The Tariff That Isn't, and the Political Weapon It Pretends to Be

Brazil's president woke up yesterday to news that the United States is proposing a 25% tariff on Brazilian imports. His response was to call his main election rival a traitor to the homeland.

The odd thing is not the drama. The odd thing is that the tariff doesn't actually do that much.

Here's what happened. The USTR - the United States Trade Representative, the agency that administers Trump's tariff playbook - published a Section 301 proposal on June 1. Section 301 is a trade law that lets the US impose tariffs on countries it decides are cheating. The proposal levies 25% on Brazilian goods, citing things like deforestation and digital trade practices. On paper, that sounds like an economic declaration of war.

In practice, the proposal contains more than 1,600 product-level exemptions. Beef is exempt. Coffee is exempt. Cacao is exempt. Aircraft and aircraft parts are exempt. These are Brazil's biggest export categories. The tariff looks like a 25% hammer until you read the appendix, at which point it looks more like a carefully aimed spotlight that was designed to cast shade without causing structural damage.

That's the mechanism. Now the politics.

Three weeks before the tariff announcement, Senator Flávio Bolsonaro met with President Trump at the White House. Flávio is the eldest son of Jair Bolsonaro, the former president who is currently serving time for election-related crimes. He's also the man polling closest to President Lula da Silva ahead of Brazil's October election. The meeting was a political courtesy for Flávio and a photo op for Trump. It was also, as it turns out, a gift for Lula.

Lula didn't need to be subtle. He blamed Flávio directly, saying the senator had requested American interference in Brazil's election. He called Flávio an idiot and a traitor. Brazilian media described it as Lula seizing an opening to reinforce claims that the Bolsonaro family acted against Brazil's national interest.

The timeline is too neat to ignore. Lula met Trump at the White House on May 7 for a three-hour session. They agreed to a 30-day deadline for ministers to resolve tariff issues. Thirty days later, the USTR publishes its proposal. The political calendar and the trade calendar landed on the same day.

The basic point is not whether Flávio asked Trump for favors or whether the tariff is economically punishing. The basic point is that both sides needed this to happen.

Trump gets a visible trade action - Section 301 proposals are a core feature of his second-term brand, regardless of how many exemptions gut the economic bite. He can tell his base that Brazil is being held accountable. He also gets to keep his relationship with Lula intact because the actual pain is manageable. The exemptions look like diplomatic workmanship, which is useful for the same base that demands tough trade.

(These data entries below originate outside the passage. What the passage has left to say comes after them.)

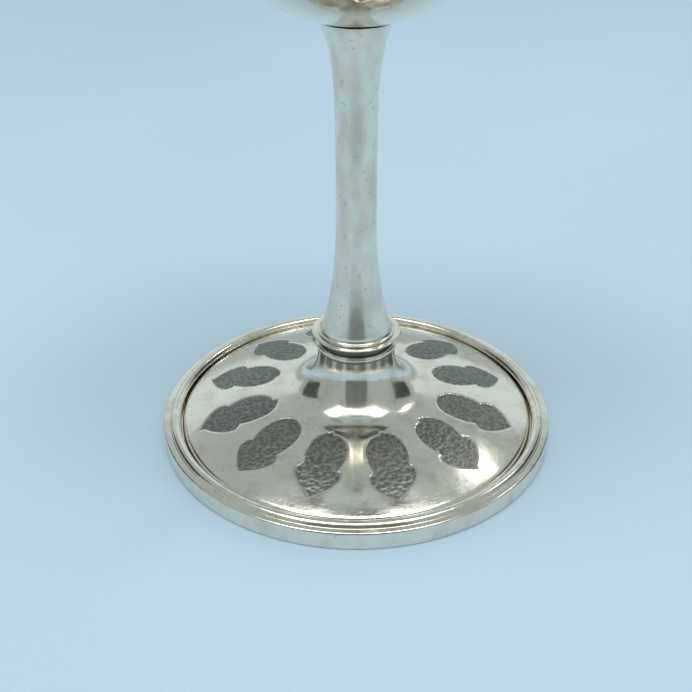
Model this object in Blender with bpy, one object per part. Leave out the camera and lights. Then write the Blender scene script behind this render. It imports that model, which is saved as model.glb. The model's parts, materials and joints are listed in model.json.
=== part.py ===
"""A silver ciborium: a stemmed, covered cup held together by a tie rod inside its stem.

The vessel stands on Z = 0 with its axis on Z. Turned pieces are drawn as a closed outline of
(radius, height) points and revolved. Everything that lifts off with the lid hangs from one empty.
"""

from math import acos, asin, atan2, cos, degrees, pi, radians, sin, sqrt

import bmesh
import bpy
from mathutils import Vector

MM = 0.001
GAP = 0.3 * MM  # between pieces that touch or are soldered
WALL = 1.0 * MM  # sheet of the foot, the bowl and the lid

LARGE_SEGMENTS = 40
SMALL_SEGMENTS = 24

# Foot: a rim band with a round moulding inside its top edge, round a dome that sweeps up to a neck.
FOOT_RADIUS = 38.0 * MM
BAND_HEIGHT = 3.5 * MM
BAND_ROUND = 0.4 * MM
MOULDING_RADIUS = 1.05 * MM
MOULDING_PLACE = 35.7 * MM  # its middle's distance from the axis
MOULDING_HEIGHT = 3.2 * MM  # of its middle
RIM_LEDGE_WIDTH = 5.4 * MM  # what the shell's edge stands on, measured from the outside
RIM_LEDGE_HEIGHT = 1.2 * MM
DOME_CURVE = 80.0 * MM  # radius of the dome's arc
DOME_CREST = 5.0 * MM  # where that arc would be level
DOME_TOP = 8.8 * MM  # its height there
DOME_ROUND = 1.2 * MM  # at the dome's outer edge
NECK_RADIUS = 7.4 * MM
NECK_FILLET = 8.5 * MM
NECK_TOP = 17.6 * MM

# Bead and flanged collar between the neck and the stem.
BEAD_RADIUS = 7.75 * MM
BEAD_HEIGHT = 1.4 * MM
COLLAR_FOOT_RADIUS = 6.9 * MM
COLLAR_FOOT_HEIGHT = 0.4 * MM  # upright part under the flange's flare
FLANGE_RADIUS = 8.4 * MM
FLANGE_EDGE = 0.3 * MM
FLANGE_TOP = 21.3 * MM
SPIGOT_RADIUS = 5.9 * MM
SPIGOT_DEPTH = 3.5 * MM  # below the foot of the collar, inside the neck
PILOT_RADIUS = 5.0 * MM
PILOT_HEIGHT = 1.5 * MM  # above the flange, inside the stem

# Stem: a hollow tube with a waist and two flares.
STEM_WALL = 0.9 * MM
STEM_FILLET = 0.8 * MM  # radius of the small fillet that spreads onto the flange
STEM_FOOT_RADIUS = 6.5 * MM  # just above the fillet
STEM_WAIST_RADIUS = 3.65 * MM
STEM_TOP_RADIUS = 6.25 * MM
STEM_LOWER_FLARE = 27.0 * MM  # height over which the foot flare dies away
STEM_UPPER_FLARE = 46.0 * MM
LOWER_FLARE_POWER = 2.8
UPPER_FLARE_POWER = 9.0

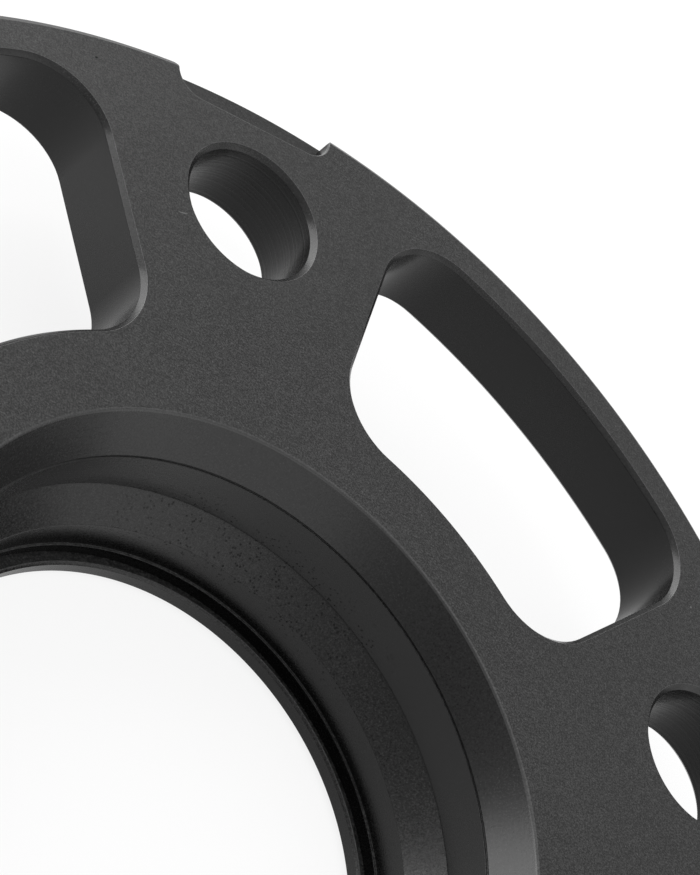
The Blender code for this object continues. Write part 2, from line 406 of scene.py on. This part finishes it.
# %% Bolt hole cutter
HOLE_STEPS = 160
hole_section = [
    Vector((BOLT_HOLE + growth, height)) for growth, height in flared(BOLT_CHAMFER, WHEEL_FACE, HUB_FACE)
]
hole_cutter = turned("hole_cutter", hole_section, HOLE_STEPS, closed=False)
print("the bolt hole is", round(2 * BOLT_HOLE / MM, 1), "mm wide")

# %% [markdown]
# ## Milling
# Every cutter is modelled once on the +X axis. Copies are turned round to their
# places, and one Boolean takes them all out of the blank. Smoothing by angle
# comes next, and then a Weighted Normal modifier, which keeps the broad faces
# flat and leaves all the bending of the light to the narrow rounds.

# %% Mill the blank
SMOOTH_ANGLE = math.radians(35)


def place_copies(cutter, offset, first_angle, collection):
    for index in range(BOLT_COUNT):
        angle = first_angle + index * PITCH
        copy = bpy.data.objects.new(f"{cutter.name}_{index + 1}", cutter.data.copy())
        copy.rotation_euler.z = angle
        copy.location = (offset * math.cos(angle), offset * math.sin(angle), 0)
        collection.objects.link(copy)
    bpy.data.objects.remove(cutter)


def mill(piece, collection):
    deselect_all()
    piece.select_set(True)
    bpy.context.view_layer.objects.active = piece
    cut = piece.modifiers.new("mill", "BOOLEAN")
    cut.solver = "EXACT"
    cut.operand_type = "COLLECTION"
    cut.collection = collection
    bpy.ops.object.modifier_apply(modifier=cut.name)
    for cutter in list(collection.objects):
        bpy.data.objects.remove(cutter)
    bpy.data.collections.remove(collection)


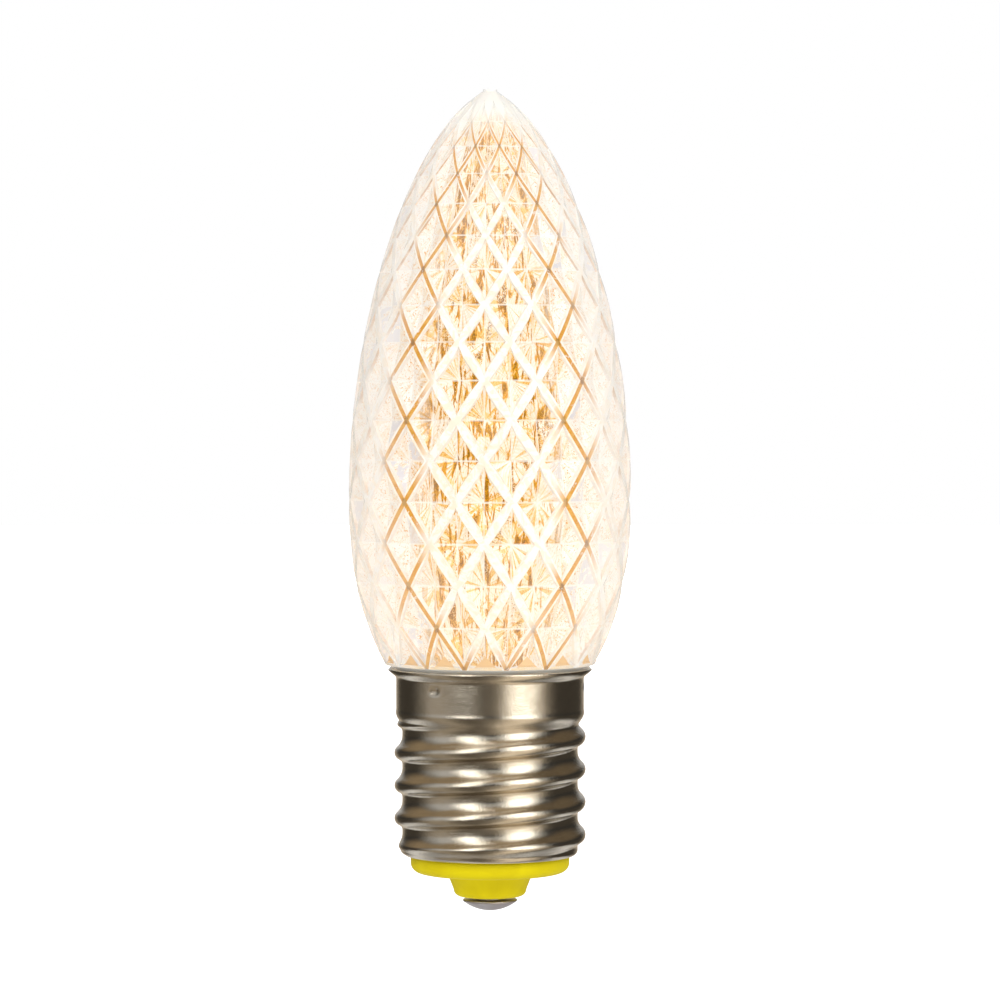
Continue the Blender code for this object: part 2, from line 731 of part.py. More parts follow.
def lead_places():
    """(x, z) of every hole for a lead in the driver board."""
    film = (film_base + film_top) / 2
    leg = can_base - CAN_RADIUS / 2
    places = [(side * FILM_LEAD_SPACING / 2, film) for side in (-1, 1)]
    places += [(side * resistor_reach, resistor_height) for side in (-1, 1)]
    places += [(side * CAN_LEAD_SPACING / 2 - CAN_OFFSET, leg) for side in (-1, 1)]
    places += [shell_lead_hole(), contact_lead_hole()]
    return places


def shell_lead_hole():
    """(x, z) where the shell lead is soldered in."""
    inset = driver_half - 3 * lead_hole_radius / 2
    return (-inset, film_top - (film_top - film_base) / 4)


def contact_lead_hole():
    """(x, z) where the contact lead is soldered in."""
    return (0.0, sleeve_top() + lead_hole_radius)


def sleeve_top():
    """Height of the upper end of the contact lead's sleeve."""
    return flange_top + GAP + SLEEVE_LENGTH


def make_driver_board():
    """Upright board with two tabs at its top and a hole for each lead."""
    thick = DRIVER_THICKNESS / 2
    mesh = block_mesh("driver_board", (-driver_half, -thick, driver_bottom),
                      (driver_half, thick, driver_shoulder))
    board = add_piece("driver_board", mesh, green_board)
    bm = bmesh.new()
    for side in (-1, 1):
        centre = side * tab_centre()
        block(bm, (centre - TAB_WIDTH / 2, -thick, driver_shoulder - TAB_WIDTH),
              (centre + TAB_WIDTH / 2, thick, led_board_top + TAB_STAND))
    join_or_cut(board, add_cutter("board_tabs", to_mesh(bm, "board_tabs")), "UNION")
    bm = bmesh.new()
    for x, z in lead_places():
        rod(bm, (x, -DRIVER_THICKNESS, z), (x, DRIVER_THICKNESS, z), lead_hole_radius)
    join_or_cut(board, add_cutter("lead_holes", to_mesh(bm, "lead_holes")), "DIFFERENCE")


def make_film_capacitor():
    """Box film capacitor with two straight leads through the board."""
    mesh = block_mesh("film_capacitor", (-FILM_LENGTH / 2, board_face, film_base),
                      (FILM_LENGTH / 2, board_face + FILM_DEPTH, film_top), FILM_ROUND, 2)
    body = add_piece("film_capacitor", mesh, film_case)
    bm = bmesh.new()
    for x, z in lead_places()[:2]:
        rod(bm, (x, -lead_end, z), (x, board_face + FILM_DEPTH / 2, z),
            LEAD_RADIUS)
    join_or_cut(body, add_cutter("film_leads", to_mesh(bm, "film_leads")), "UNION")


def make_surge_resistor():
    """Axial resistor lying across the board, its leads bent through it."""
    height = resistor_height
    depth = board_face + RESISTOR_RADIUS
    half = resistor_half
    cap = half - RESISTOR_CAP
    shoulder = half - RESISTOR_CAP_ROUND
    middle = cap - RESISTOR_CAP_ROUND
    outline = [(0.0, half), (RESISTOR_WAIST, half), (RESISTOR_RADIUS, shoulder)]
    outline += [(RESISTOR_RADIUS, cap), (RESISTOR_WAIST, middle)]
    outline += [(RESISTOR_WAIST, -middle), (RESISTOR_RADIUS, -cap)]
    outline += [(RESISTOR_RADIUS, -shoulder), (RESISTOR_WAIST, -half), (0.0, -half)]
    mesh = turned_mesh("surge_resistor", outline, SMALL_SEGMENTS)
    mesh.transform(Matrix.Rotation(math.pi / 2, 4, "Y"))
    mesh.transform(Matrix.Translation((0.0, depth, height)))
    body = add_piece("surge_resistor", mesh, resistor_coat)
    bm = bmesh.new()
    for side in (-1, 1):
        reach = side * resistor_reach
        block(bm, (min(0.0, reach) - LEAD_RADIUS * (side < 0), depth - LEAD_RADIUS,
                   height - LEAD_RADIUS),
              (max(0.0, reach) + LEAD_RADIUS * (side > 0), depth + LEAD_RADIUS,
               height + LEAD_RADIUS))
    across = add_cutter("resistor_lead_run", to_mesh(bm, "resistor_lead_run"))
    join_or_cut(body, across, "UNION")
    bm = bmesh.new()
    for side in (-1, 1):
        reach = side * resistor_reach
        block(bm, (reach - LEAD_END_RADIUS, -lead_end, height - LEAD_END_RADIUS),
              (reach + LEAD_END_RADIUS, depth, height + LEAD_END_RADIUS))
    down = add_cutter("resistor_lead_ends", to_mesh(bm, "resistor_lead_ends"))
    join_or_cut(body, down, "UNION")


def make_smoothing_capacitor():
    """Electrolytic can standing along the board, its leads bent through it."""
    depth = lead_end + GAP + CAN_RADIUS
    groove = can_base + CAN_GROOVE_RISE
    end_radius = CAN_RADIUS - CAN_ROUND
    outline = [(0.0, can_top), (end_radius, can_top), (CAN_RADIUS, can_top - CAN_ROUND)]
    outline += [(CAN_RADIUS, groove + CAN_GROOVE_WIDTH / 2), (end_radius, groove)]
    outline += [(CAN_RADIUS, groove - CAN_GROOVE_WIDTH / 2)]
    outline += [(CAN_RADIUS, can_base + CAN_ROUND), (end_radius, can_base), (0.0, can_base)]
    mesh = turned_mesh("smoothing_capacitor", outline, SMALL_SEGMENTS)
    mesh.transform(Matrix.Translation((-CAN_OFFSET, -depth, 0.0)))
    body = add_piece("smoothing_capacitor", mesh, can_sleeve)
    bm = bmesh.new()
    for x, z in lead_places()[4:6]:
        block(bm, (x - LEAD_RADIUS, -depth - LEAD_RADIUS, z - LEAD_RADIUS),
              (x + LEAD_RADIUS, LEAD_RADIUS - depth, can_base + CAN_RADIUS / 2))
    down = add_cutter("can_lead_drops", to_mesh(bm, "can_lead_drops"))
    join_or_cut(body, down, "UNION")
    bm = bmesh.new()
    for x, z in lead_places()[4:6]:
        block(bm, (x - LEAD_END_RADIUS, -depth, z - LEAD_END_RADIUS),
              (x + LEAD_END_RADIUS, lead_end, z + LEAD_END_RADIUS))
    across = add_cutter("can_lead_ends", to_mesh(bm, "can_lead_ends"))
    join_or_cut(body, across, "UNION")


def make_bridge_rectifier():
    """Four-leg rectifier package with gull-wing legs, on the front of the board."""
    low = bridge_top - BRIDGE_WIDTH
    leg_front = board_face + BRIDGE_LEG_STAND + BRIDGE_LEG_THICKNESS
    mesh = block_mesh("bridge_rectifier",
                      (chip_offset - BRIDGE_LENGTH / 2, -board_face - BRIDGE_HEIGHT, low),
                      (chip_offset + BRIDGE_LENGTH / 2, -board_face, bridge_top),
                      BRIDGE_EDGE)
    body = add_piece("bridge_rectifier", mesh, black_plastic)
    bm = bmesh.new()
    for side in (-1, 1):
        for z in (low, bridge_top):
            x = chip_offset + side * BRIDGE_LEG_SPACING / 2
            outward = -1 if z == low else 1
            ends = sorted((z - outward * BRIDGE_LEG_REACH, z + outward * BRIDGE_LEG_REACH))
            block(bm, (x - BRIDGE_LEG_WIDTH / 2, -leg_front, ends[0]),
                  (x + BRIDGE_LEG_WIDTH / 2, -board_face - BRIDGE_LEG_STAND, ends[1]))
    join_or_cut(body, add_cutter("bridge_legs", to_mesh(bm, "bridge_legs")), "UNION")


def make_chip_resistors():
    """Two chip resistors with raised end caps, on the front of the board."""
    for name, low in (("bleeder_resistor", bleeder_bottom), ("load_resistor", load_bottom)):
        bm = bmesh.new()
        block(bm, (chip_offset - CHIP_LENGTH / 2, -board_face - CHIP_HEIGHT, low),
              (chip_offset + CHIP_LENGTH / 2, -board_face, low + CHIP_WIDTH))
        for side in (-1, 1):
            cut = chip_offset + side * (CHIP_LENGTH / 2 - CHIP_CAP)
            bmesh.ops.bisect_plane(bm, geom=bm.verts[:] + bm.edges[:] + bm.faces[:],
                                   plane_co=(cut, 0, 0), plane_no=(1, 0, 0))
        front = [face for face in bm.faces if face.normal.y < -0.9
                 and abs(face.calc_center_median().x - chip_offset) < CHIP_CAP]
        bmesh.ops.inset_individual(bm, faces=front, thickness=CHIP_COAT_STEP,
                                   depth=-CHIP_COAT_STEP)
        add_piece(name, to_mesh(bm, name), chip_ceramic)


def make_leads():
    """Two wires from the driver board, one to the shell and one into the rivet."""
    angle = front_angle(NOTCH_AZIMUTH)
    outer = neck_radius - LEAD_RADIUS
    inner = neck_bore_radius - 2 * LEAD_RADIUS
    exit_height = neck_bottom + NOTCH_HEIGHT / 2
    hole_x, hole_z = shell_lead_hole()
    side = -board_face - LEAD_RADIUS
    route = [
        (hole_x, lead_end, hole_z),
        (hole_x, 0.0, hole_z),
        (hole_x, side, hole_z + 3 * LEAD_RADIUS),
        (hole_x, side - LEAD_RADIUS, neck_bottom - NOTCH_HEIGHT / 2),
        (inner * math.cos(angle), inner * math.sin(angle), exit_height - LEAD_RADIUS),
        (outer * math.cos(angle), outer * math.sin(angle), exit_height),
    ]
    wire("shell_lead", route, LEAD_RADIUS, tinned_wire)

    hole_x, hole_z = contact_lead_hole()
    sleeve_radius = LEAD_RADIUS + GAP + SLEEVE_WALL
    side = -board_face - sleeve_radius
    route = [
        (hole_x, lead_end, hole_z),
        (hole_x, 0.0, hole_z),
        (hole_x, side * HOLE_BEND, hole_z),
        (hole_x, side, sleeve_top() - LEAD_RADIUS),
        (hole_x, side, flange_top - LEAD_RADIUS),
        (0.0, side * WELL_BEND, (flange_top + slot_floor) / 2 - LEAD_RADIUS),
        (0.0, 0.0, slot_floor - 3 * LEAD_RADIUS),
        (0.0, 0.0, well_floor),
        (0.0, 0.0, contact_head_top + 2 * GAP),
    ]
    wire("contact_lead", route, LEAD_RADIUS, tinned_wire)
    outline = [(LEAD_RADIUS + GAP, sleeve_top()), (sleeve_radius, sleeve_top())]
    outline += [(sleeve_radius, flange_top + GAP), (LEAD_RADIUS + GAP, flange_top + GAP)]
    outline += [(LEAD_RADIUS + GAP, sleeve_top())]
    mesh = turned_mesh("lead_sleeve", outline, LEAD_SEGMENTS * 2)
    mesh.transform(Matrix.Translation((hole_x, side, 0.0)))
    add_piece("lead_sleeve", mesh, sleeve_plastic)


for old in list(bpy.data.objects):
    bpy.data.objects.remove(old)
parts = collection("led_replacement_bulb")
cutters = collection("cutters")

clear_plastic = material("clear_plastic", (1.0, 0.93, 0.8), 0.05, transmission=1.0)
nickel_plate = material("nickel_plate", (0.66, 0.62, 0.55), 0.22, metallic=1.0)
yellow_plastic = material("yellow_plastic", (0.72, 0.65, 0.03), 0.45)
contact_metal = material("contact_metal", (0.5, 0.46, 0.44), 0.4, metallic=1.0)
white_board = material("white_board", (0.85, 0.83, 0.78), 0.4)
led_plastic = material("led_plastic", (1.0, 0.72, 0.3), 0.4, emission=2.0)
green_board = material("green_board", (0.05, 0.25, 0.1), 0.45)
film_case = material("film_case", (0.55, 0.1, 0.05), 0.4)
resistor_coat = material("resistor_coat", (0.2, 0.35, 0.5), 0.5)
can_sleeve = material("can_sleeve", (0.04, 0.05, 0.12), 0.35)
black_plastic = material("black_plastic", (0.02, 0.02, 0.02), 0.5)
chip_ceramic = material("chip_ceramic", (0.05, 0.05, 0.05), 0.4)
tinned_wire = material("tinned_wire", (0.7, 0.69, 0.67), 0.3, metallic=1.0)
sleeve_plastic = material("sleeve_plastic", (0.85, 0.85, 0.82), 0.5)

make_lens()
make_screw_shell()
make_insulator()
make_contact()
make_led_board()
make_leds()
make_driver_board()
make_film_capacitor()
make_surge_resistor()
make_smoothing_capacitor()
make_bridge_rectifier()
make_chip_resistors()
make_leads()
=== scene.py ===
"""Looks of the LED replacement bulb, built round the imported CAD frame.

Metres, +Z up. The bulb's axis is Z, the contact's tip is the origin and the front faces -Y.
The sections follow the bulb from its contact up to its lens; the studio comes last.
"""
import math
import random

import bmesh
import bpy
from mathutils import Matrix, Vector


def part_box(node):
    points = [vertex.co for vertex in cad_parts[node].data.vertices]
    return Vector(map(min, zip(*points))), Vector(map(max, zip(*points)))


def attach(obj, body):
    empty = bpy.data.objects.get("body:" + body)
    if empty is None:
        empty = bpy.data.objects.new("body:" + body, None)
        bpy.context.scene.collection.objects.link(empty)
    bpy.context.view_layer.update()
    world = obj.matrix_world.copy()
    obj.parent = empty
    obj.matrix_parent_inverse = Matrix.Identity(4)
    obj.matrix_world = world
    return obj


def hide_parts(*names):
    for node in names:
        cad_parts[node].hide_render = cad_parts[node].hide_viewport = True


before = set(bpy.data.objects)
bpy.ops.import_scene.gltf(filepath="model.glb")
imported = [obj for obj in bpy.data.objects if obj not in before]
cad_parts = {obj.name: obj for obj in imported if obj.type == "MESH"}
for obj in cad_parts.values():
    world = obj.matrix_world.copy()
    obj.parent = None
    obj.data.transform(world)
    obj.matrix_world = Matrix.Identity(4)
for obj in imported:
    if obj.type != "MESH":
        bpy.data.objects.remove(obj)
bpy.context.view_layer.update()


# Centre contact
# A rivet of nickel-plated brass: a domed head that meets the holder's spring, and a hollow
# shank that is swaged over a step inside the insulator, with the contact lead in its bore.

contact_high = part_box("centre_contact")[1]
CONTACT_DOME = 0.00083
CONTACT_RIM = 0.00012
CONTACT_SHANK = 0.0011
CONTACT_BORE = 0.0006
CONTACT_SWAGE = 0.0019
SWAGE_THICKNESS = 0.00035
CONTACT_SIDES = 96
CONTACT_EDGE = 0.00005
CONTACT_GRAIN = 0.000006
contact_radius = contact_high.x
contact_head_top = CONTACT_DOME + CONTACT_RIM
MERGE = 0.000002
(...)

Lula gets something even better. He gets a narrative. In a tight election where polls show him barely ahead of Flávio, having a moment where his rival meets a foreign president and then that foreign government announces tariffs on your country is a political gift. He doesn't need the tariff to actually crush the Brazilian economy. He needs it to be visible enough to point at, and soft enough that he can survive it.

This is basically political theater disguised as trade policy. Or trade policy disguised as political theater. It doesn't matter which way you read it - both leaders get the headline they want.

The history here helps. Trump first threatened Brazil with 50% tariffs back in July 2025, explicitly framing them as retaliation for the prosecution of Jair Bolsonaro. That was pure personal grievance masquerading as trade enforcement. The US subsequently dialed things back. Beef, coffee, and cacao were removed from the 50% tariff scope in late 2025. The current 25% proposal continues that pattern: a big number that shrinks considerably once you read the exemptions.

The structure reminds you of the old playbook. The threat does the work. The actual implementation is designed to be survivable. That's not a bug - it's the feature. A tariff that actually destroyed a trading partner's key exports would require Lula to negotiate in desperation. A tariff that looks scary but exempts the stuff that matters gives Lula room to play the sovereignty card while Flávio plays the personal-relationship card, and Trump plays to both audiences.

For an ordinary investor watching Brazil, the question isn't whether the tariff hurts. The question is which side wins the October election and what trade policy that actually looks like after November. If Lula wins and continues his current approach, the pattern suggests more of the same: big threats, big exemptions, manageable economic pain. If Flávio wins and brings the Bolsonaro brand back to the presidency, the personal dynamic with Trump becomes harder to model, which is its own kind of risk.

The simplest model is this: the tariff is a political instrument. The 1,600 exemptions are the part where the political becomes economic again. They're the quiet acknowledgment that the US needs Brazil as a trading partner even while the headline demands punishment. Who bears the actual risk? The smaller Brazilian exporters who didn't make the exemption list. Who captures the upside? Lula, with a campaign ad ready to go; Trump, with a tough-trade headline; and Flávio, with a White House photo and a plausible argument that he has the ear of the most powerful man in the world.

The structural implication is that when trade policy serves as election strategy, the economic damage gets calibrated to the political need. The tariff isn't meant to break Brazil. It's meant to give Brazil's president something to point at while he tries to win an election. That's not normal trade. It's diplomacy in costume.